I hope you do come and post more often. Reading your post today helped me with some of the insecurity I've felt lately about my own relationship with my wife. I posted about it here earlier this week. So, I have a selfish reason to want to see more of your posts. You help me.

You've set the tone for a good weekend with your post. Thanks for that.

Joe
 
Mark
today I was wondering how you were, we hadn't heard from you for a few days.
And here you are, full of hope and fears. Mark, so many of us have gone down this road - trust us, we know how you feel. And if we tell you it's worth it, then try to believe us.

Your therapist sounds like a good one, he doesn't bullshit you, and it will take a while for you to trust him totally.
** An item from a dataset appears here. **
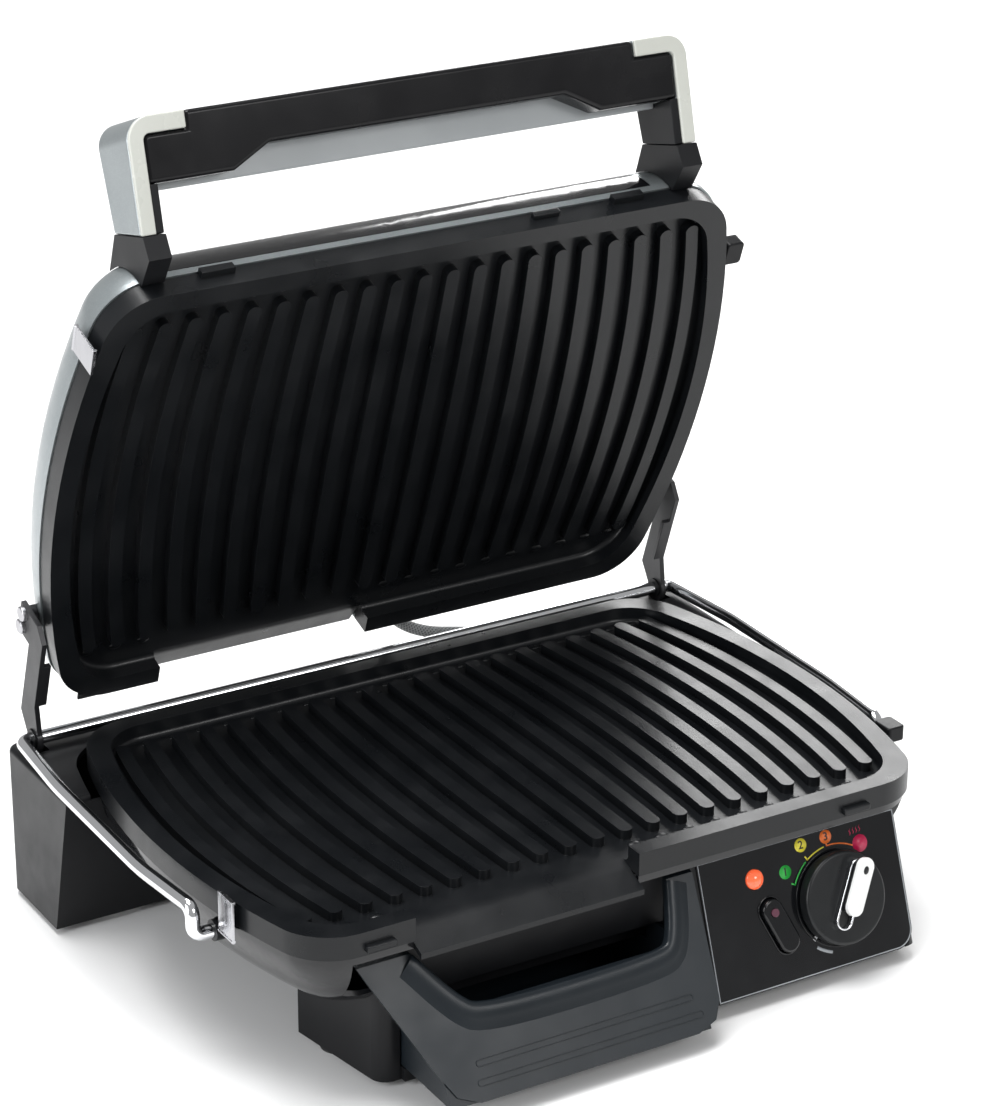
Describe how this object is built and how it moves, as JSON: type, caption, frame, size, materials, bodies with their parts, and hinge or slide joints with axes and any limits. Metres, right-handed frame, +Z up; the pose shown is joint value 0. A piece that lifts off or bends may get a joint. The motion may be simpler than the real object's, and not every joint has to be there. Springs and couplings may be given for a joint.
{
  "type": "contact grill",
  "caption": "Contact grill with ribbed barrel-shaped plates, a handled lid floating on a chrome bail, a drip tray and a dial.",
  "frame": {"origin": "on the table under the middle of the whole grill with its lid open as modelled", "axes": "+X to the right of someone facing the controls, +Y to the back, +Z up"},
  "size_m": [0.37, 0.3104, 0.3853],
  "materials": {
    "gloss_black": "polished",
    "matte_black": "fine texture",
    "tray_grey": "satin",
    "dial_black": "satin",
    "grip_black": "soft satin",
    "pale_grey": "satin",
    "warm_white": "satin",
    "silver_paint": "fine metallic paint",
    "black_steel": "black coated",
    "nonstick": "cast, black non-stick coating",
    "chrome_rod": "polished",
    "spring_steel": "bright",
    "steel": "zinc plated",
    "bright_sheet": "bright",
    "element": "heat stained",
    "ceramic": "glazed",
    "lamp_red": "translucent",
    "lamp_smoke": "smoked",
    "rubber_foot": "matte",
    "sleeve_grey": "braided"
  },
  "bodies": {
    "base": {"lower_casing": "gloss_black", "rear_stand": "matte_black", "base_housing": "matte_black", "bottom_cover": "matte_black", "bottom_screws": "steel", "feet": "rubber_foot", "control_fascia": "gloss_black", "lamp_lens": "lamp_red", "lamp_body": "matte_black", "switch_frame": "matte_black", "thermostat": "steel", "rod_sockets": "matte_black", "lower_heater": "element", "lower_reflector": "bright_sheet", "lower_thermal_fuse": "ceramic", "terminal_block": "ceramic", "cord_gland": "rubber_foot", "lead_lower": "sleeve_grey"},
    "bail": {"bail_rod": "chrome_rod"},
    "lid": {"lid_shell": "silver_paint", "lid_front_cover": "gloss_black", "lid_frame": "matte_black", "upper_heater": "element", "upper_reflector": "bright_sheet", "upper_thermal_fuse": "ceramic", "hinge_bushes": "matte_black", "left_hinge_bracket": "black_steel", "right_hinge_bracket": "black_steel", "bracket_screws": "steel", "handle_covers": "silver_paint", "handle_trims": "warm_white", "handle_liners": "matte_black", "handle_feet": "matte_black", "handle_screws": "steel", "handle_grip": "grip_black", "grip_rear_cover": "pale_grey", "lead_upper": "sleeve_grey"},
    "tray": {"drip_tray": "tray_grey"},
    "dial_knob": {"dial": "dial_black", "dial_pointer": "chrome_rod", "dial_shaft": "steel"},
    "switch_button": {"switch_rocker": "gloss_black", "switch_lamp": "lamp_smoke"},
    "lower_griddle": {"lower_plate": "nonstick"},
    "upper_griddle": {"upper_plate": "nonstick"},
    "lower_clip_body": {"lower_clip": "spring_steel"},
    "upper_clip_body": {"upper_clip": "spring_steel"},
    "lower_tab_body": {"lower_release_tab": "matte_black"},
    "upper_tab_body": {"upper_release_tab": "matte_black"}
  },
  "joints": [
    {"name": "bail_lift", "type": "hinge", "parent": "base", "child": "bail", "pos_m": [0, -0.05826, 0.066], "axis": [1, 0, 0], "range_deg": [0, 8], "deforming": ["lead_lower"]},
    {"name": "lid_swing", "type": "hinge", "parent": "bail", "child": "lid", "pos_m": [0, 0.11843, 0.081], "axis": [-1, 0, 0], "range_deg": [-70.7, 39.3], "deforming": ["lead_upper"]},
    {"name": "tray_slide", "type": "slide", "parent": "base", "child": "tray", "axis": [0, -1, 0], "range_m": [0, 0.12]},
    {"name": "dial_turn", "type": "hinge", "parent": "base", "child": "dial_knob", "pos_m": [0.108, -0.12632, 0.03737], "axis": [0, -0.9397, 0.342], "range_deg": [-9, 163]},
    {"name": "switch_press", "type": "slide", "parent": "base", "child": "switch_button", "axis": [0, 0.9397, -0.342], "range_m": [0, 0.0025], "stiffness_N_per_m": 400},
    {"name": "lower_plate_lift", "type": "slide", "parent": "base", "child": "lower_griddle", "axis": [0, -0.3, 0.9539], "range_m": [0, 0.05]},
    {"name": "upper_plate_lift", "type": "slide", "parent": "lid", "child": "upper_griddle", "axis": [0, -0.9995, -0.0322], "range_m": [0, 0.05]},
    {"name": "lower_tab_slide", "type": "slide", "parent": "base", "child": "lower_tab_body", "axis": [0, 1, 0], "range_m": [0, 0.004], "stiffness_N_per_m": 300},
    {"name": "upper_tab_slide", "type": "slide", "parent": "lid", "child": "upper_tab_body", "axis": [0, 0.3305, -0.9438], "range_m": [0, 0.004], "stiffness_N_per_m": 300},
    {"name": "lower_clip_swing", "type": "hinge", "parent": "base", "child": "lower_clip_body", "pos_m": [-0.16864, -0.07176, 0.07], "axis": [0, -1, 0], "range_deg": [0, 12], "stiffness_Nm_per_rad": 0.3},
    {"name": "upper_clip_swing", "type": "hinge", "parent": "lid", "child": "upper_clip_body", "pos_m": [-0.16393, 0.06805, 0.29084], "axis": [0, 0.3305, -0.9438], "range_deg": [0, 12], "stiffness_Nm_per_rad": 0.3}
  ]
}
But it will come, once you have learnt to trust yourself. And you seem to be getting the hang of that.

Eve is involved with your recovery, just because she's the love of your life and the person who shares your thoughts when you go home after therapy. The talks Linda and I had after my therapy sessions were so powerful and emotional. They carried me on to the next session.
We still talk, and tonight we've had a very frank and emotional talk. I learned a lot, and I hope I continue to do so for a long time.

Mark, I'm so proud of you. I know how hard the last few weeks have been for you.
Thank you for making the effort, because every survivor that does make the effort means the abusers haven't beaten us.

Dave
 
Mark: I knew you could do it. Your T sounds like he is in tune with you. Yeh he pissed you off but he also made you think and that was a real breakthrough.

Hey the road is rough but it is the only road. Stick close to us ok.